Flat design had a long reign, but Microsoft seems ready to bring depth back. The proposed icons introduce color gradients, layers, and soft shadows marking the comeback of a 3D aesthetic. The result feels livelier, more playful, and far less corporate. In fact, the new icons look like distant cousins of Windows 11’s 3D emojis, signaling a clear shift toward warmth and approachability.

As always, the internet is split right down the middle. Some users on Reddit are celebrating the “end of the dreadful flat design era,” while others complain that Microsoft has gone too far with the color blending and shadows. PowerPoint’s new icon, for instance, has drawn criticism for losing its recognizable pie-chart motif replaced by a more abstract, almost unidentifiable form.

It’s the same old design debate in a new package: Should icons be beautiful, or should they be intuitive? Some argue that Microsoft’s apps are so universally recognized that visual metaphors are no longer needed icons can now serve a purely aesthetic purpose. Others counter that icons should simplify meaning, not obscure it.

Microsoft hasn’t made anything official yet. Reports suggest the company has shown the new designs to a select group of users in a feedback survey, offering a $10 gift card as thanks.
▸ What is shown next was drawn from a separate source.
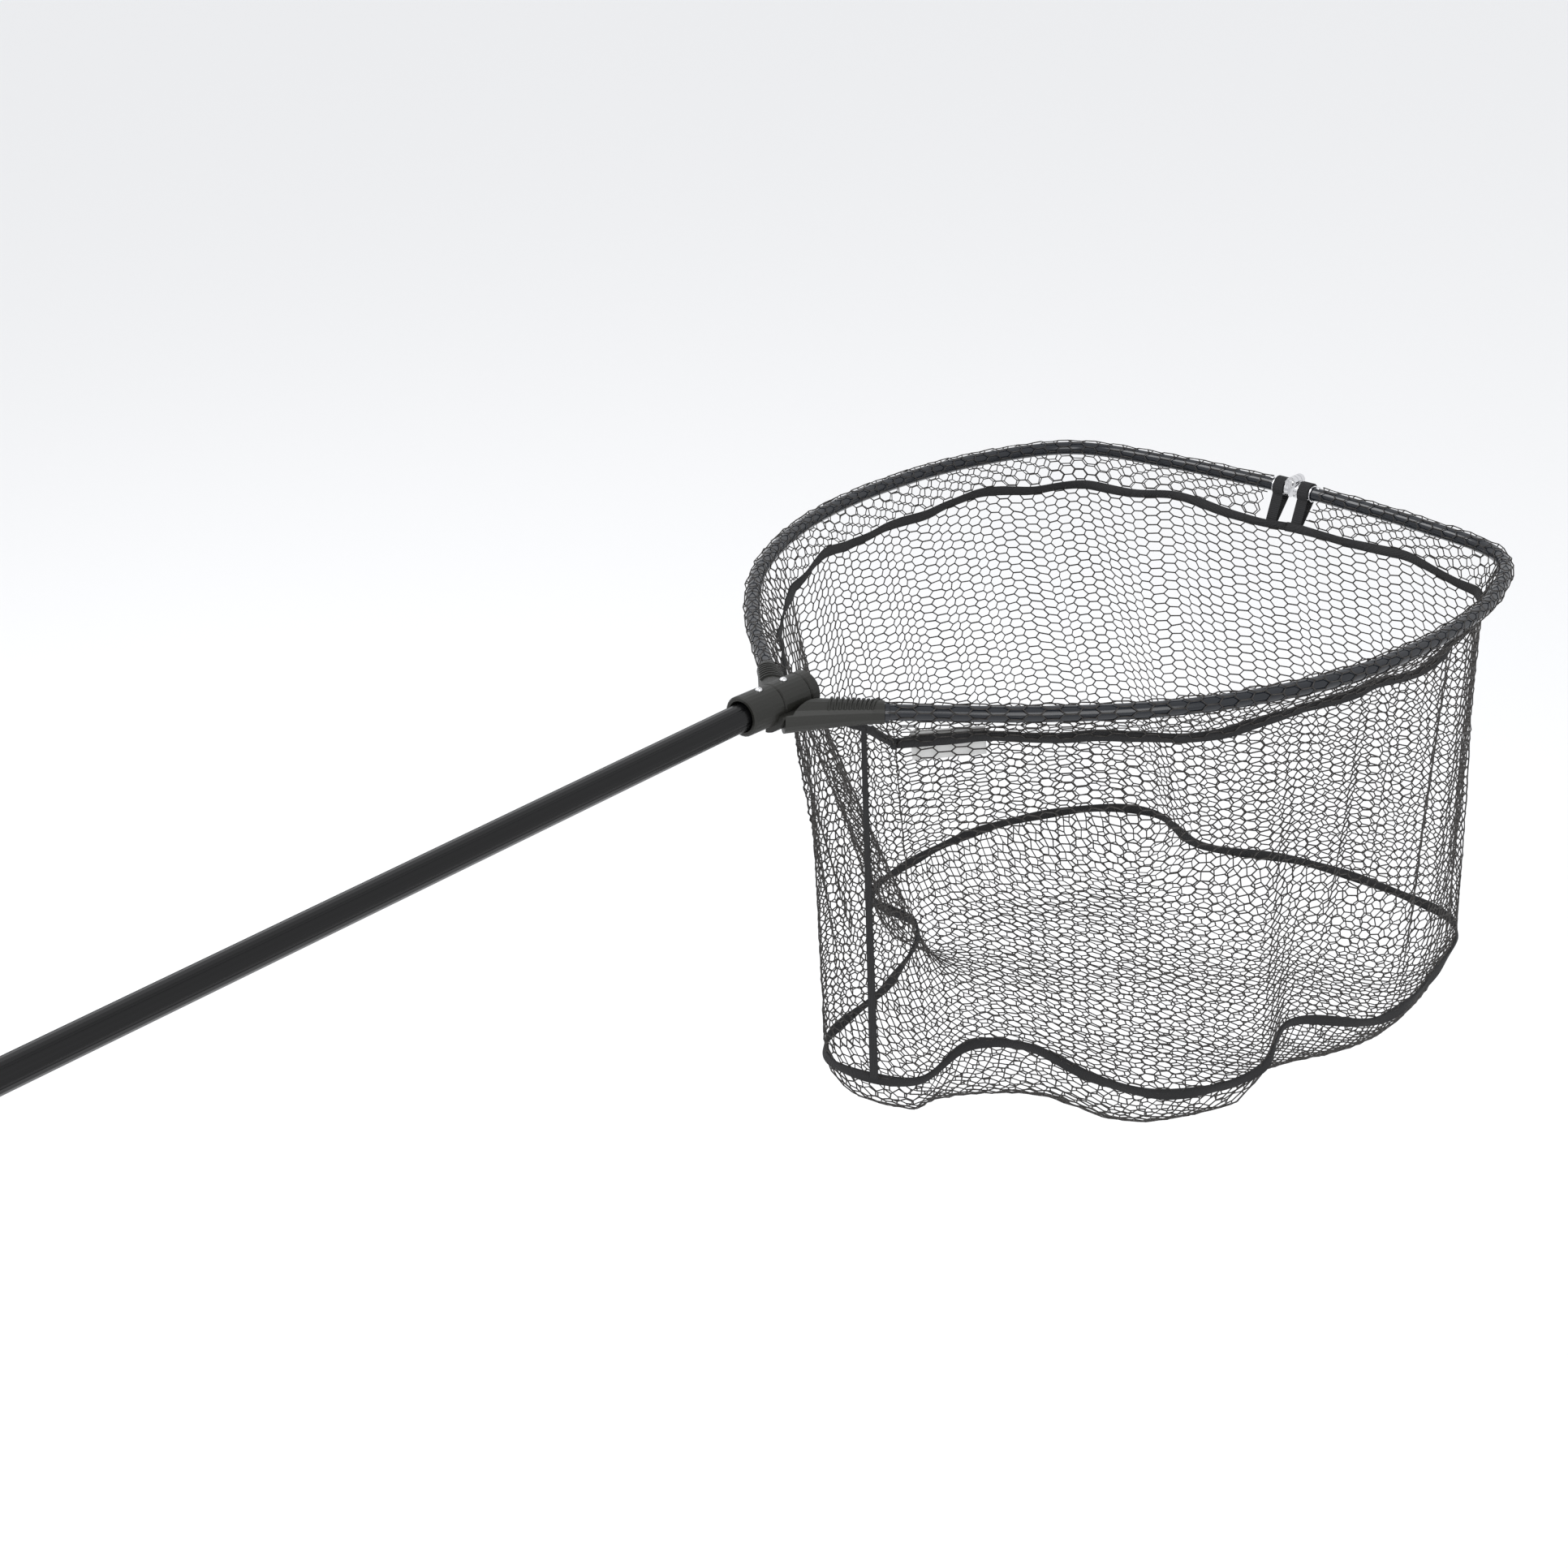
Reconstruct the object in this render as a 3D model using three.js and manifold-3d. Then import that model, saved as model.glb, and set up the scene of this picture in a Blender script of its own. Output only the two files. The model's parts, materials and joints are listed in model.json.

This would be Microsoft’s first major icon refresh since 2018, and part of a broader effort to modernize the visual identity of its productivity suite.

This isn’t really about gradients or drop shadows it’s about how Microsoft wants to be seen. The new icons represent the brand’s attempt to evolve beyond traditional “office software” and into a more human, design-driven space.

The verdict isn’t in yet, but one thing’s clear: Microsoft isn’t just changing how Office looks it’s redefining how modern productivity feels.